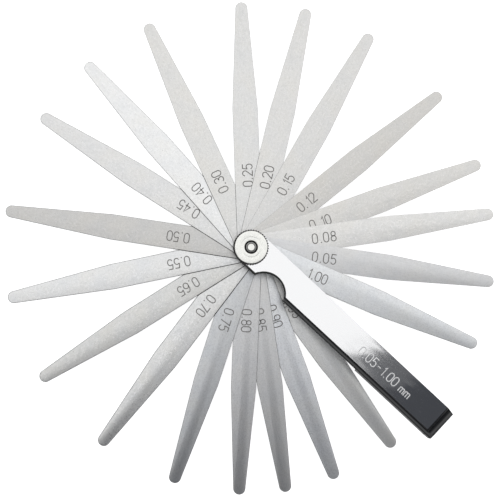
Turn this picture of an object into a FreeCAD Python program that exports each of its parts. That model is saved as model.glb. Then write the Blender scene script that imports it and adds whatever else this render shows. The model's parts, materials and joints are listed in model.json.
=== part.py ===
"""Feeler gauge: twenty tapered spring-steel leaves that turn on one screw, in a folded sheet-steel case.

Frame: the origin is on the pivot axis, at the underside of the screw head, which is the face the tool lies on.
+Z runs up the pivot towards the knurled nut, +X runs along the case to its far end, and +Y is the case's open side.
Every leaf stands fanned out at its own angle about +Z, counted from +X.
"""
import FreeCAD, Part
import os
from math import cos, sin, tan, pi, radians, degrees, sqrt, atan2

V = FreeCAD.Vector
UP = V(0, 0, 1)

# ---- driving dimensions, in mm ----
# Leaves: (nominal thickness, angle from the case), from the top of the stack down.
LEAVES = [
    (1.00, 19.71), (0.05, 35.01), (0.08, 51.01), (0.10, 63.10), (0.12, 81.90),
    (0.15, 103.50), (0.20, 119.61), (0.25, 135.01), (0.30, 157.63), (0.40, 174.57),
    (0.45, 190.67), (0.50, 214.30), (0.55, 234.75), (0.65, 255.00), (0.70, 275.68),
    (0.75, 294.82), (0.80, 310.45), (0.85, 321.47), (0.90, 333.43), (0.95, 349.10),
]
LEAF_GAP = 0.03          # running gap between one leaf and the next
LEAF_HALF_WIDTH = 4.9    # parallel part of a leaf
LEAF_SHOULDER = 54.0     # where the taper starts, from the pivot
LEAF_TIP_REACH = 95.0    # pivot to tip; with the 4.9 mm round head that is a 100 mm leaf
LEAF_TIP_R = 2.35
LEAF_HOLE_R = 2.55

HEAD_R = 5.5             # flat round head of the pivot screw
HEAD_T = 1.5
SHANK_R = 2.5
THREAD_R = 2.0           # M4 end, over the thread
NECK_SIDE = 5.0          # square neck that keeps the screw from turning in the case
CORE_FLAT_R = 1.3        # flat on the chamfered end of the screw

SHEET = 0.9              # thickness of the case's sheet
CASE_HALF_WIDTH = 6.7
CASE_END = 101.0         # pivot to the outside of the far end
END_BEND_R = 3.0         # outer radius of the bends at the far end
SIDE_BEND_R = 2.0        # outer radius of the bends along the spine
NOTCH_X, NOTCH_Y, NOTCH_R = 15.8, -9.6, 7.9   # thumb notch
WINDOW_END = 62.0        # the spine is open from the notch to here
WINDOW_CORNER_R = 2.0
SEAM = 0.3               # open corner between the spine and the end wall
TAPER_START, TAPER_IN = 97.6, 0.45            # the end band narrows a little on the open side

WASHER_R, WASHER_HOLE_R, WASHER_T = 4.5, 2.1, 0.4
NUT_R, NUT_T = 6.8, 3.5
NUT_TEETH = 42
NUT_TOOTH_DEPTH = 0.42
NUT_BORE_R = 2.06
NUT_MOUTH_R = 2.6
NUT_CHAMFER = 0.35
SCREW_PROUD = 0.15       # screw end above the nut's top face

# ---- levels along the pivot ----
Z_CASE = HEAD_T
Z_STACK = Z_CASE + SHEET
STACK = sum(t for t, _ in LEAVES) + LEAF_GAP * (len(LEAVES) + 1)
Z_TOP_IN = Z_STACK + STACK
Z_TOP = Z_TOP_IN + SHEET
Z_NUT = Z_TOP + WASHER_T
Z_NUT_TOP = Z_NUT + NUT_T
Z_SCREW_END = Z_NUT_TOP + SCREW_PROUD

os.makedirs("parts", exist_ok=True)


def save(name, shape):
    if not shape.isValid():
        raise ValueError(name + " is not a valid solid")
    shape.exportStep("parts/" + name + ".step")
    print(name, "volume %.2f mm3" % shape.Volume, "solids", len(shape.Solids))


def cylinder(r, z0, z1, x=0.0, y=0.0):
    return Part.makeCylinder(r, z1 - z0, V(x, y, z0), UP)


def box(x0, x1, y0, y1, z0, z1):
    return Part.makeBox(x1 - x0, y1 - y0, z1 - z0, V(x0, y0, z0))


def edges_along(shape, test):
    return [e for e in shape.Edges if test(e)]


def both_at(e, axis, value, tol=1e-4):
    return all(abs(getattr(v.Point, axis) - value) < tol for v in e.Vertexes)


# ---- the case: one folded sheet ----
W = CASE_HALF_WIDTH
ZB, ZT = Z_CASE, Z_TOP


def fold(x0, x1, y0, y1, z0, z1, r_end, r_side):
    """A block with its two far-end bends and its two spine-side bends rounded."""
    b = box(x0, x1, y0, y1, z0, z1)
    ends = [e for e in b.Edges if both_at(e, "x", x1) and (both_at(e, "z", z0) or both_at(e, "z", z1))]
    sides = [e for e in b.Edges if both_at(e, "y", y0) and (both_at(e, "z", z0) or both_at(e, "z", z1))]
    b = b.makeFillet(r_end, ends)
    sides = [e for e in b.Edges
             if abs(e.BoundBox.YMin - y0) < 1e-4 and abs(e.BoundBox.YMax - y0) < 1e-4
             and e.BoundBox.XMax - e.BoundBox.XMin > 0.6 * (x1 - x0)]
    return b.makeFillet(r_side, sides)


outer = fold(NOTCH_X, CASE_END, -W, W, ZB, ZT, END_BEND_R, SIDE_BEND_R)
inner = fold(NOTCH_X - 1, CASE_END - SHEET, -W + SHEET, W + 5, ZB + SHEET, ZT - SHEET,
             END_BEND_R - SHEET, SIDE_BEND_R - SHEET)
sleeve = outer.cut(inner)


def cheek(z0, z1):
    """Head end of one cheek: a round head about the pivot that runs into the neck."""
    return cylinder(W, z0, z1).fuse(box(0, NOTCH_X + 0.0, -W, W, z0, z1))


case = sleeve.fuse([cheek(ZB, ZB + SHEET), cheek(ZT - SHEET, ZT)]).removeSplitter()
case = case.cut(cylinder(NOTCH_R, ZB - 1, ZT + 1, NOTCH_X, NOTCH_Y))
# Window: the spine and the lower bend are blanked away beside the notch, so that the lower leaves can swing past.
window = box(NOTCH_X, WINDOW_END, -W - 1, -W + SIDE_BEND_R, ZB - 1, ZT - SIDE_BEND_R)
far = [e for e in window.Edges if both_at(e, "x", WINDOW_END) and both_at(e, "z", ZT - SIDE_BEND_R)]
window = window.makeFillet(WINDOW_CORNER_R, far)
case = case.cut(window)
# Seam at the corner where the spine meets the end wall.
case = case.cut(box(CASE_END - END_BEND_R - SEAM, CASE_END - END_BEND_R, -W - 1, -W + SIDE_BEND_R,
                    ZB + SIDE_BEND_R, ZT - SIDE_BEND_R))
# The end band narrows slightly on the open side.
wedge = Part.Face(Part.makePolygon([V(TAPER_START, W, 0), V(CASE_END + 1, W + 1, 0), V(CASE_END + 1, W - TAPER_IN * (CASE_END + 1 - TAPER_START) / (CASE_END - TAPER_START), 0),
                                    V(TAPER_START, W, 0)])).extrude(V(0, 0, 30))
case = case.cut(wedge)
# Holes on the pivot: square below for the screw's neck, round above for its shank.
case = case.cut(box(-NECK_SIDE / 2 - 0.05, NECK_SIDE / 2 + 0.05, -NECK_SIDE / 2 - 0.05, NECK_SIDE / 2 + 0.05, ZB - 1, ZB + SHEET + 0.5))
case = case.cut(cylinder(SHANK_R + 0.1, ZT - SHEET - 0.5, ZT + 1))
if len(case.Solids) != 1:
    raise ValueError("the case is not one solid")
case = case.Solids[0]
save("case", case)

# ---- the pivot screw: flat head, square neck, shank, threaded end with a chamfer ----
chamfer = THREAD_R - CORE_FLAT_R
z_thread = Z_TOP - 0.3
head = cylinder(HEAD_R, 0, HEAD_T)
rim = [e for e in head.Edges if both_at(e, "z", 0) and isinstance(e.Curve, Part.Circle)]
head = head.makeChamfer(0.3, rim)
neck = box(-NECK_SIDE / 2, NECK_SIDE / 2, -NECK_SIDE / 2, NECK_SIDE / 2, HEAD_T, HEAD_T + SHEET - 0.05)
shank = cylinder(SHANK_R, HEAD_T, z_thread)
threaded = cylinder(THREAD_R, z_thread, Z_SCREW_END - chamfer)
tip = Part.makeCone(THREAD_R, CORE_FLAT_R, chamfer, V(0, 0, Z_SCREW_END - chamfer), UP)
screw = head.fuse([neck, shank, threaded, tip]).removeSplitter()
screw = screw.Solids[0]
save("pivot_screw", screw)

# ---- washer under the nut ----
washer = cylinder(WASHER_R, Z_TOP + 0.02, Z_NUT).cut(cylinder(WASHER_HOLE_R, Z_TOP - 1, Z_NUT + 1))
save("washer", washer.Solids[0])

# ---- knurled nut ----
z0, z1 = Z_NUT + 0.02, Z_NUT_TOP
c = NUT_CHAMFER
profile = Part.makePolygon([V(0, 0, z0), V(NUT_R - c, 0, z0), V(NUT_R, 0, z0 + c), V(NUT_R, 0, z1 - c), V(NUT_R - c, 0, z1), V(0, 0, z1), V(0, 0, z0)])
nut = Part.Face(profile).revolve(V(0, 0, 0), UP, 360)
nut = nut.cut(cylinder(NUT_BORE_R, z0 - 1, z1 + 1))
mouth = NUT_MOUTH_R - NUT_BORE_R
nut = nut.cut(Part.makeCone(NUT_BORE_R, NUT_MOUTH_R + 0.2, mouth + 0.2, V(0, 0, z1 - mouth), UP))
flutes = []
for i in range(NUT_TEETH):
    a = 2 * pi * i / NUT_TEETH
    half = pi / NUT_TEETH
    r_in, r_out = NUT_R - NUT_TOOTH_DEPTH, NUT_R + 0.3
    w_out = half * (NUT_TOOTH_DEPTH + 0.3) / NUT_TOOTH_DEPTH * 0.92
    p = [V(r_in * cos(a), r_in * sin(a), z0 - 1), V(r_out * cos(a - w_out), r_out * sin(a - w_out), z0 - 1),
         V(r_out * cos(a + w_out), r_out * sin(a + w_out), z0 - 1)]
    flutes.append(Part.Face(Part.makePolygon(p + [p[0]])).extrude(V(0, 0, z1 - z0 + 2)))
nut = nut.cut(Part.makeCompound(flutes))
save("knurled_nut", nut.Solids[0])


# ---- the leaves ----
def leaf_face():
    """One leaf along +X: round head, parallel sides, straight taper, round tip."""
    h, s = LEAF_HALF_WIDTH, LEAF_SHOULDER
    cx, r = LEAF_TIP_REACH - LEAF_TIP_R, LEAF_TIP_R
    # Tangent from the shoulder point to the tip circle.
    dx, dy = cx - s, -h
    d = sqrt(dx * dx + dy * dy)
    a = atan2(dy, dx) + math_asin(r / d)
    length = sqrt(d * d - r * r)
    tx, ty = s + length * cos(a), h + length * sin(a)
    up = [V(0, h, 0), V(s, h, 0), V(tx, ty, 0)]
    down = [V(tx, -ty, 0), V(s, -h, 0), V(0, -h, 0)]
    edges = [Part.makeLine(up[0], up[1]), Part.makeLine(up[1], up[2]),
             Part.Arc(up[2], V(LEAF_TIP_REACH, 0, 0), down[0]).toShape(),
             Part.makeLine(down[0], down[1]), Part.makeLine(down[1], down[2]),
             Part.Arc(down[2], V(-h, 0, 0), up[0]).toShape()]
    hole = Part.Wire([Part.makeCircle(LEAF_HOLE_R, V(0, 0, 0), UP)])
    return Part.Face(Part.Wire(edges)).cut(Part.Face(hole)).Faces[0], degrees(-a)


def math_asin(v):
    return atan2(v, sqrt(1 - v * v))


face, slope = leaf_face()
print("taper half angle %.2f degrees" % slope)
z = Z_TOP_IN
levels = {}
for thickness, angle in LEAVES:
    z -= LEAF_GAP + thickness
    leaf = face.extrude(V(0, 0, thickness))
    leaf.translate(V(0, 0, z))
    leaf.rotate(V(0, 0, 0), UP, angle)
    name = "leaf_" + ("%.2f" % thickness).replace(".", "_")
    levels[name] = (z, z + thickness)
    save(name, leaf)
print("stack %.2f  case %.2f to %.2f  nut top %.2f" % (STACK, ZB, ZT, Z_NUT_TOP))
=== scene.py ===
"""Looks of the feeler gauge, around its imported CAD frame. Metres, same frame as the CAD."""
import json
from math import cos, sin, tan, pi, radians, atan2, asin, hypot

import bmesh
import bpy
from mathutils import Matrix, Vector


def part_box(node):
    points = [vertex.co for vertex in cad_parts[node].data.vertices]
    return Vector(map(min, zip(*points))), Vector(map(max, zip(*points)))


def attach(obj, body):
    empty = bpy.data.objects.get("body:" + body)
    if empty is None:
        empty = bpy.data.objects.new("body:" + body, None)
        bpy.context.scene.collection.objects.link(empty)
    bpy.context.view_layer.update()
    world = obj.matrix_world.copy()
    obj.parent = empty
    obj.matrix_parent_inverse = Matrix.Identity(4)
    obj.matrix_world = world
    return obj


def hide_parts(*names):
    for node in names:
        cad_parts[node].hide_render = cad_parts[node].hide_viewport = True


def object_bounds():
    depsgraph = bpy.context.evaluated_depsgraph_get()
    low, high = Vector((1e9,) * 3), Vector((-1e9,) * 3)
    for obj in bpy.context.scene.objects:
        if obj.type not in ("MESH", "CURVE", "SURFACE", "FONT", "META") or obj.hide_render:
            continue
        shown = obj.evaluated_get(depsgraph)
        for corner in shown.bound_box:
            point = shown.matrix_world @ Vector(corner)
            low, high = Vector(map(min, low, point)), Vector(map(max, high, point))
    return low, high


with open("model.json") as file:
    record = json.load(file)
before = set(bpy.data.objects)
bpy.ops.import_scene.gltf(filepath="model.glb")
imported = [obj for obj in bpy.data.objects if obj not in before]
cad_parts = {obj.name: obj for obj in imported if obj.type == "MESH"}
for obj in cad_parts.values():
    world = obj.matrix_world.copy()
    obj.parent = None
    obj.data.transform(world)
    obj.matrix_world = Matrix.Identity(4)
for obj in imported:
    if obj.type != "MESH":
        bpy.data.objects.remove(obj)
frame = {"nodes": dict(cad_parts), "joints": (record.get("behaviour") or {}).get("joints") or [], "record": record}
CAD_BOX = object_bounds()
NODES, RECORD = frame["nodes"], frame["record"]
MM = 0.001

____

* _What the task requires_
Write out the lines above, starting at the line that contains "cad_parts[node].hide_render = cad_parts[node].hide_viewport" and ending with the final line, and nothing else; copy them exactly.

* _Response below_
        cad_parts[node].hide_render = cad_parts[node].hide_viewport = True


def object_bounds():
    depsgraph = bpy.context.evaluated_depsgraph_get()
    low, high = Vector((1e9,) * 3), Vector((-1e9,) * 3)
    for obj in bpy.context.scene.objects:
        if obj.type not in ("MESH", "CURVE", "SURFACE", "FONT", "META") or obj.hide_render:
            continue
        shown = obj.evaluated_get(depsgraph)
        for corner in shown.bound_box:
            point = shown.matrix_world @ Vector(corner)
            low, high = Vector(map(min, low, point)), Vector(map(max, high, point))
    return low, high


with open("model.json") as file:
    record = json.load(file)
before = set(bpy.data.objects)
bpy.ops.import_scene.gltf(filepath="model.glb")
imported = [obj for obj in bpy.data.objects if obj not in before]
cad_parts = {obj.name: obj for obj in imported if obj.type == "MESH"}
for obj in cad_parts.values():
    world = obj.matrix_world.copy()
    obj.parent = None
    obj.data.transform(world)
    obj.matrix_world = Matrix.Identity(4)
for obj in imported:
    if obj.type != "MESH":
        bpy.data.objects.remove(obj)
frame = {"nodes": dict(cad_parts), "joints": (record.get("behaviour") or {}).get("joints") or [], "record": record}
CAD_BOX = object_bounds()
NODES, RECORD = frame["nodes"], frame["record"]
MM = 0.001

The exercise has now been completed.